Recorded information -
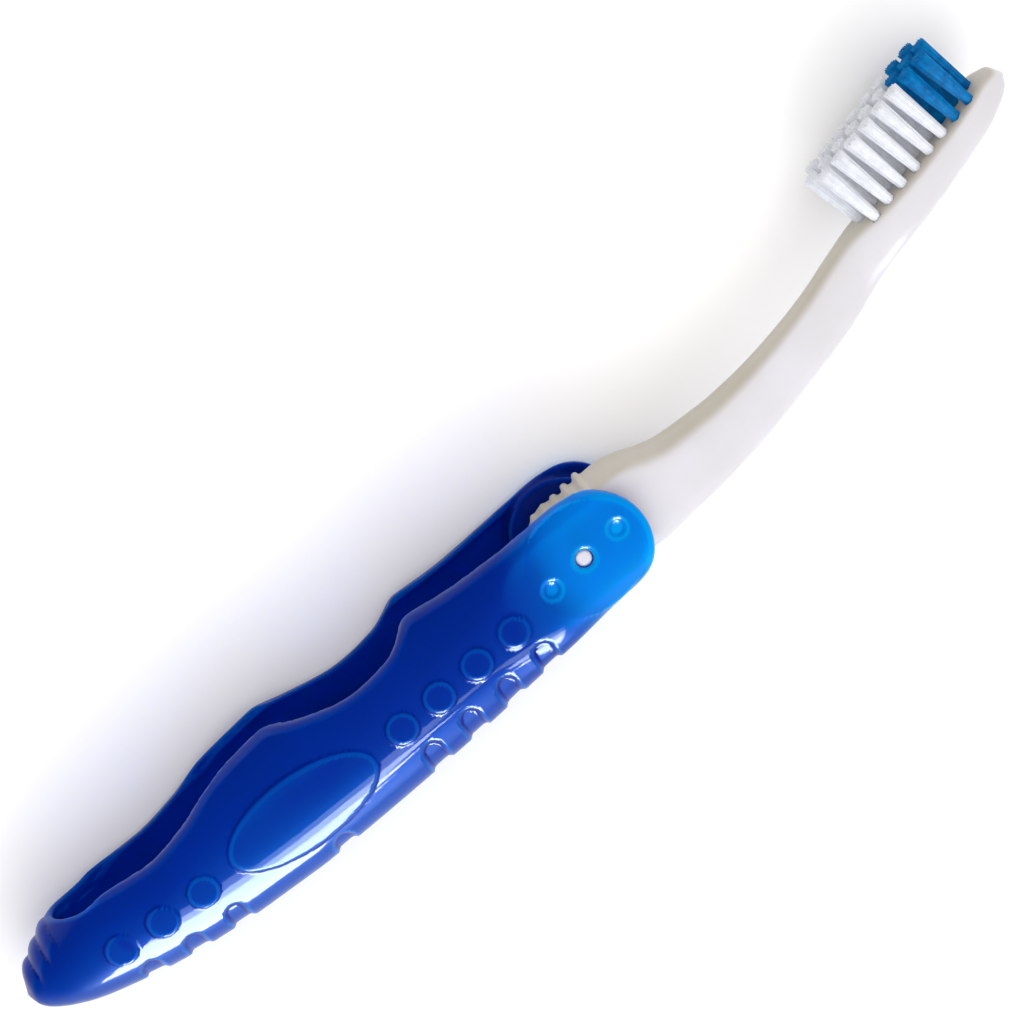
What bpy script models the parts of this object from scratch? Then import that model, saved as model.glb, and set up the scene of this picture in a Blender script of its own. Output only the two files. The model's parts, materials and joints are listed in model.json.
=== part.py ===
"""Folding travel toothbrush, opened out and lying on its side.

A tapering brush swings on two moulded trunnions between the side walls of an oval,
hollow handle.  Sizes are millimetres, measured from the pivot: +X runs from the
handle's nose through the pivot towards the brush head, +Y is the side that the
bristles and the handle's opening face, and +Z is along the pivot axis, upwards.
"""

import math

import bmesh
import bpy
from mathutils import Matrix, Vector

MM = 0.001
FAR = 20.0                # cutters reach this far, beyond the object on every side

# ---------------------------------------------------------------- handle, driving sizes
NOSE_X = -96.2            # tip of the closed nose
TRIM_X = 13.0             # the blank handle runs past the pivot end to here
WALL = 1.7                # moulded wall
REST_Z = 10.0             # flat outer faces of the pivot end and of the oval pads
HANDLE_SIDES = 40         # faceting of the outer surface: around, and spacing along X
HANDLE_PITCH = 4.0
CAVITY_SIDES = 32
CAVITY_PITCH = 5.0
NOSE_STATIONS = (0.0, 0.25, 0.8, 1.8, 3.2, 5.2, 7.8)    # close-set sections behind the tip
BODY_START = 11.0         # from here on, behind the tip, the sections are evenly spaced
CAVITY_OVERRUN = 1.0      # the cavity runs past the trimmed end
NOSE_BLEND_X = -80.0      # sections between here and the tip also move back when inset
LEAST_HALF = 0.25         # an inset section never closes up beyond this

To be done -
Write out, exactly and with nothing else, the lines of the listing above from its first line through the line with "on every side".

Solved problem -
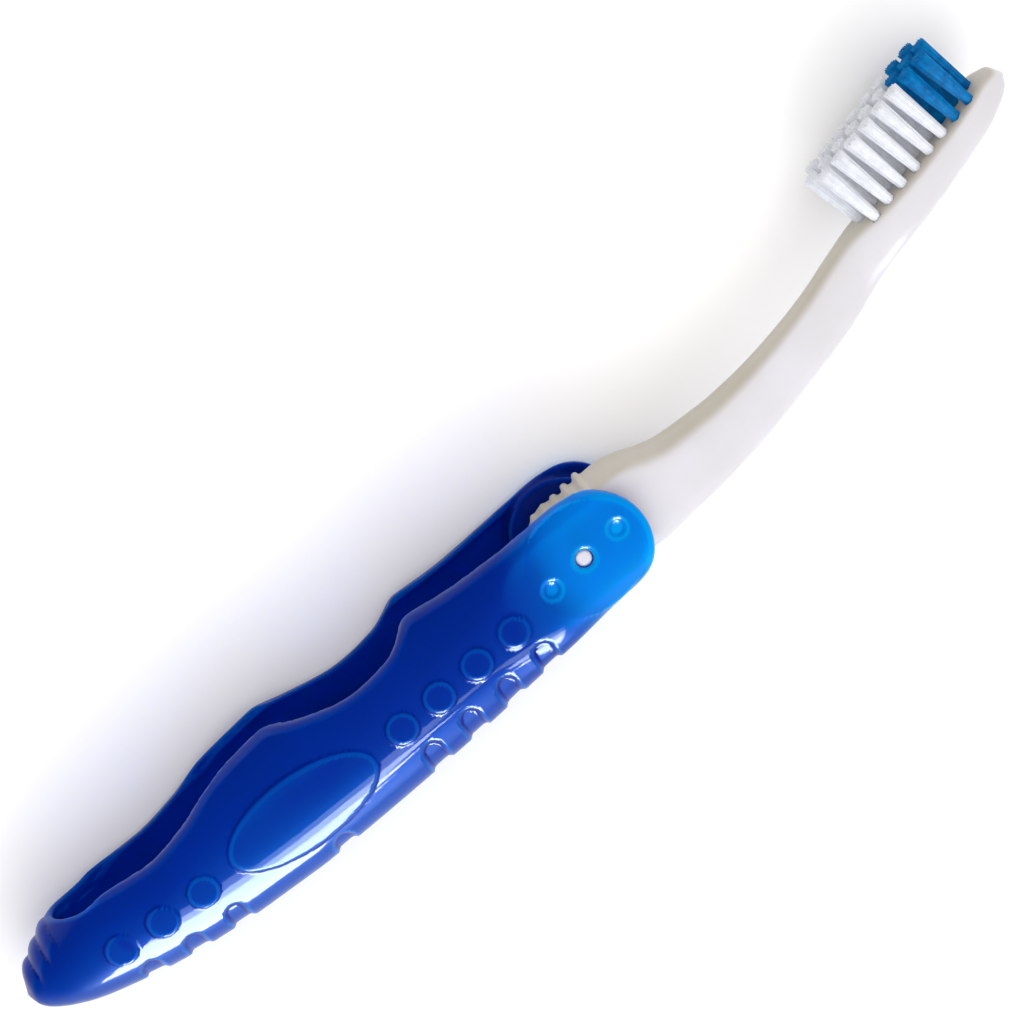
What bpy script models the parts of this object from scratch? Then import that model, saved as model.glb, and set up the scene of this picture in a Blender script of its own. Output only the two files. The model's parts, materials and joints are listed in model.json.
=== part.py ===
"""Folding travel toothbrush, opened out and lying on its side.

A tapering brush swings on two moulded trunnions between the side walls of an oval,
hollow handle.  Sizes are millimetres, measured from the pivot: +X runs from the
handle's nose through the pivot towards the brush head, +Y is the side that the
bristles and the handle's opening face, and +Z is along the pivot axis, upwards.
"""

import math

import bmesh
import bpy
from mathutils import Matrix, Vector

MM = 0.001
FAR = 20.0                # cutters reach this far, beyond the object on every side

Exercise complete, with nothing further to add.